» Short problem: Print the full listing exactly.

» Data:
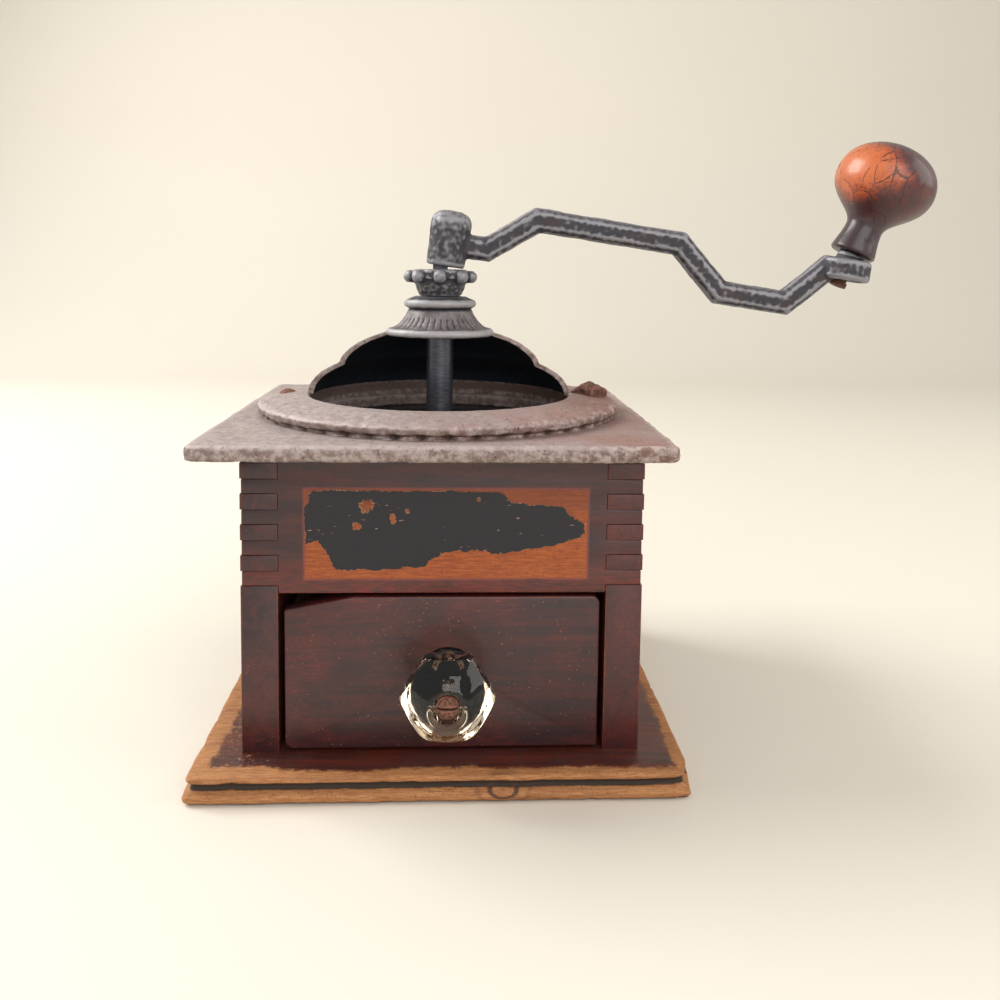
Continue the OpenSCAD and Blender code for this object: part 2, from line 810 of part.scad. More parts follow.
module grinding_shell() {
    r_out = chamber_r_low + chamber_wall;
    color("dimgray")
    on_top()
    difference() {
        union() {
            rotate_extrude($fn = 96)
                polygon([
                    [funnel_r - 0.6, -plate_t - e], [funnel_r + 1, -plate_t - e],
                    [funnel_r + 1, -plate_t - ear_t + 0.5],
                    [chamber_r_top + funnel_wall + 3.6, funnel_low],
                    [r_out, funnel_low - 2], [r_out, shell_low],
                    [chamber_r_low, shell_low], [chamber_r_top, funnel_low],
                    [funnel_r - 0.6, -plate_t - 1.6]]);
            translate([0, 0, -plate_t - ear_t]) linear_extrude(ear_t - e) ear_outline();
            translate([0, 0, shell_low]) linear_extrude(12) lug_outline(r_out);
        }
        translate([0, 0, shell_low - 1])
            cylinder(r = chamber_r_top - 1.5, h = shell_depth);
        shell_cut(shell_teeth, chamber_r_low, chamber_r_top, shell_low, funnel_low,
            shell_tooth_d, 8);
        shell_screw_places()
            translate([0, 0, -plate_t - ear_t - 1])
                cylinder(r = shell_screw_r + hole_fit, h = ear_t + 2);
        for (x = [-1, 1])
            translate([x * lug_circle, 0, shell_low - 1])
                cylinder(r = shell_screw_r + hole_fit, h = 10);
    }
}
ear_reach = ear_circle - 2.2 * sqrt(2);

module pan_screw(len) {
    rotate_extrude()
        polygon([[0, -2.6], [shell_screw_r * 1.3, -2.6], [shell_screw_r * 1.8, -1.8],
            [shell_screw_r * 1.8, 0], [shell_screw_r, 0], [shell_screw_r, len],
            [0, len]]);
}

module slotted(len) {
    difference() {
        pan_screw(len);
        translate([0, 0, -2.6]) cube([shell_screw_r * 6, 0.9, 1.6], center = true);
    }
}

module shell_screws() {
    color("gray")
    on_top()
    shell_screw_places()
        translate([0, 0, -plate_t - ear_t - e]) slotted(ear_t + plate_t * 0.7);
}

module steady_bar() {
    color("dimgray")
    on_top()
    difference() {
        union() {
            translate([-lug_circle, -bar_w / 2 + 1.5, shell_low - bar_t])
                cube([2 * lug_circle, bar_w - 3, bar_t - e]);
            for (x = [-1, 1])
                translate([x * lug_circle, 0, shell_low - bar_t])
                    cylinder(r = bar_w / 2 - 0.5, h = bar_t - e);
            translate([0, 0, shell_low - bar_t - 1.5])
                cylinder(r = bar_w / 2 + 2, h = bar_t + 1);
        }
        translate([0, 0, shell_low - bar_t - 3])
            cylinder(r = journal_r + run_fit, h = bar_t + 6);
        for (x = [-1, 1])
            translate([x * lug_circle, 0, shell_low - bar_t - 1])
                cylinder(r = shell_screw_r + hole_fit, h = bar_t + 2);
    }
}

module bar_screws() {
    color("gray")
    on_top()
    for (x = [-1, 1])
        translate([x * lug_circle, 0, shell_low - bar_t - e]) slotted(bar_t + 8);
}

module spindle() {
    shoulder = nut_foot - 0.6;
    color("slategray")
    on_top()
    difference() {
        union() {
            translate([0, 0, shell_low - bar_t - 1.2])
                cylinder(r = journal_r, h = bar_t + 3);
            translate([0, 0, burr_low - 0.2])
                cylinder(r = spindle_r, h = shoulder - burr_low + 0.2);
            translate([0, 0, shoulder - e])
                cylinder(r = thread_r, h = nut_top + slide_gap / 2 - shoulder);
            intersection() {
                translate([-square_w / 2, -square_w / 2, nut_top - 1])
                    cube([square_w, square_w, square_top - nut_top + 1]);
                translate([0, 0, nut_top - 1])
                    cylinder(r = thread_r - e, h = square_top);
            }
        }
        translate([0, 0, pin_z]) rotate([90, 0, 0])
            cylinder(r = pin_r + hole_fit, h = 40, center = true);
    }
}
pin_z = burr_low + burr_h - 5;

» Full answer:
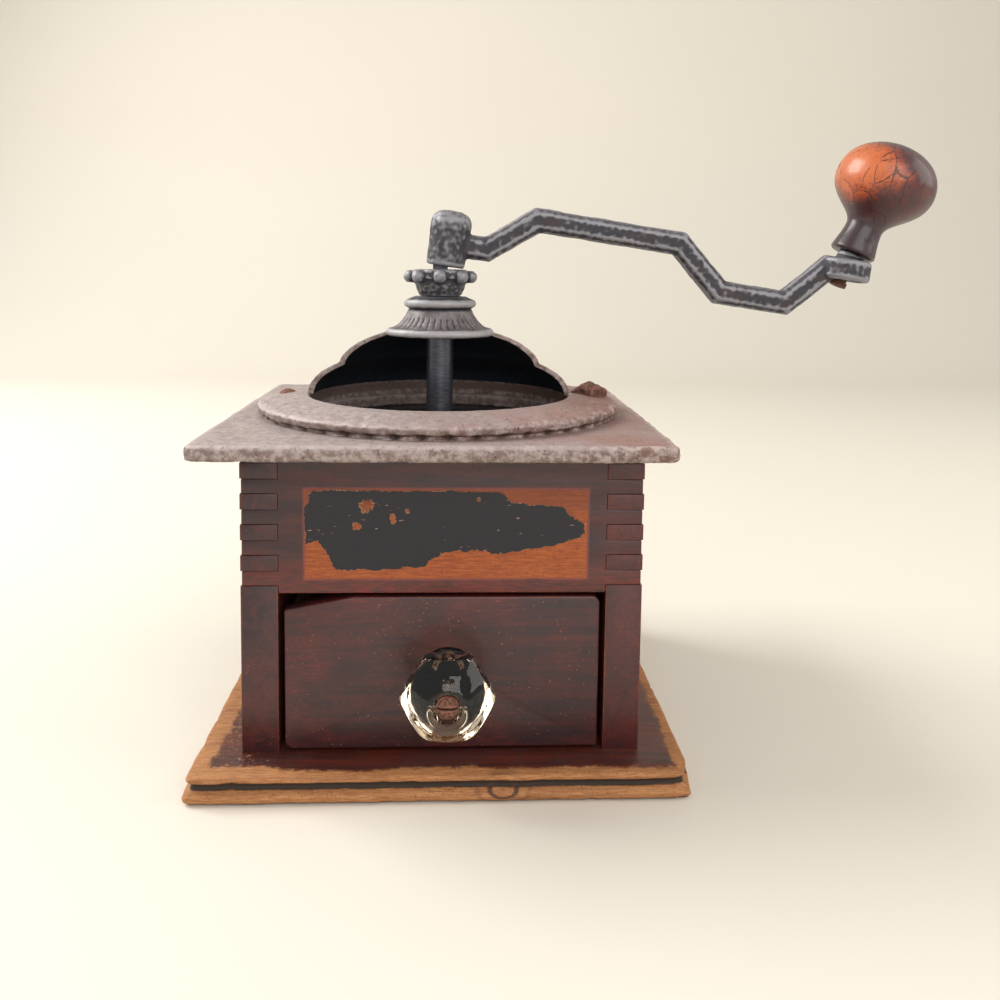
Continue the OpenSCAD and Blender code for this object: part 2, from line 810 of part.scad. More parts follow.
module grinding_shell() {
    r_out = chamber_r_low + chamber_wall;
    color("dimgray")
    on_top()
    difference() {
        union() {
            rotate_extrude($fn = 96)
                polygon([
                    [funnel_r - 0.6, -plate_t - e], [funnel_r + 1, -plate_t - e],
                    [funnel_r + 1, -plate_t - ear_t + 0.5],
                    [chamber_r_top + funnel_wall + 3.6, funnel_low],
                    [r_out, funnel_low - 2], [r_out, shell_low],
                    [chamber_r_low, shell_low], [chamber_r_top, funnel_low],
                    [funnel_r - 0.6, -plate_t - 1.6]]);
            translate([0, 0, -plate_t - ear_t]) linear_extrude(ear_t - e) ear_outline();
            translate([0, 0, shell_low]) linear_extrude(12) lug_outline(r_out);
        }
        translate([0, 0, shell_low - 1])
            cylinder(r = chamber_r_top - 1.5, h = shell_depth);
        shell_cut(shell_teeth, chamber_r_low, chamber_r_top, shell_low, funnel_low,
            shell_tooth_d, 8);
        shell_screw_places()
            translate([0, 0, -plate_t - ear_t - 1])
                cylinder(r = shell_screw_r + hole_fit, h = ear_t + 2);
        for (x = [-1, 1])
            translate([x * lug_circle, 0, shell_low - 1])
                cylinder(r = shell_screw_r + hole_fit, h = 10);
    }
}
ear_reach = ear_circle - 2.2 * sqrt(2);

module pan_screw(len) {
    rotate_extrude()
        polygon([[0, -2.6], [shell_screw_r * 1.3, -2.6], [shell_screw_r * 1.8, -1.8],
            [shell_screw_r * 1.8, 0], [shell_screw_r, 0], [shell_screw_r, len],
            [0, len]]);
}

module slotted(len) {
    difference() {
        pan_screw(len);
        translate([0, 0, -2.6]) cube([shell_screw_r * 6, 0.9, 1.6], center = true);
    }
}

module shell_screws() {
    color("gray")
    on_top()
    shell_screw_places()
        translate([0, 0, -plate_t - ear_t - e]) slotted(ear_t + plate_t * 0.7);
}

module steady_bar() {
    color("dimgray")
    on_top()
    difference() {
        union() {
            translate([-lug_circle, -bar_w / 2 + 1.5, shell_low - bar_t])
                cube([2 * lug_circle, bar_w - 3, bar_t - e]);
            for (x = [-1, 1])
                translate([x * lug_circle, 0, shell_low - bar_t])
                    cylinder(r = bar_w / 2 - 0.5, h = bar_t - e);
            translate([0, 0, shell_low - bar_t - 1.5])
                cylinder(r = bar_w / 2 + 2, h = bar_t + 1);
        }
        translate([0, 0, shell_low - bar_t - 3])
            cylinder(r = journal_r + run_fit, h = bar_t + 6);
        for (x = [-1, 1])
            translate([x * lug_circle, 0, shell_low - bar_t - 1])
                cylinder(r = shell_screw_r + hole_fit, h = bar_t + 2);
    }
}

module bar_screws() {
    color("gray")
    on_top()
    for (x = [-1, 1])
        translate([x * lug_circle, 0, shell_low - bar_t - e]) slotted(bar_t + 8);
}

module spindle() {
    shoulder = nut_foot - 0.6;
    color("slategray")
    on_top()
    difference() {
        union() {
            translate([0, 0, shell_low - bar_t - 1.2])
                cylinder(r = journal_r, h = bar_t + 3);
            translate([0, 0, burr_low - 0.2])
                cylinder(r = spindle_r, h = shoulder - burr_low + 0.2);
            translate([0, 0, shoulder - e])
                cylinder(r = thread_r, h = nut_top + slide_gap / 2 - shoulder);
            intersection() {
                translate([-square_w / 2, -square_w / 2, nut_top - 1])
                    cube([square_w, square_w, square_top - nut_top + 1]);
                translate([0, 0, nut_top - 1])
                    cylinder(r = thread_r - e, h = square_top);
            }
        }
        translate([0, 0, pin_z]) rotate([90, 0, 0])
            cylinder(r = pin_r + hole_fit, h = 40, center = true);
    }
}
pin_z = burr_low + burr_h - 5;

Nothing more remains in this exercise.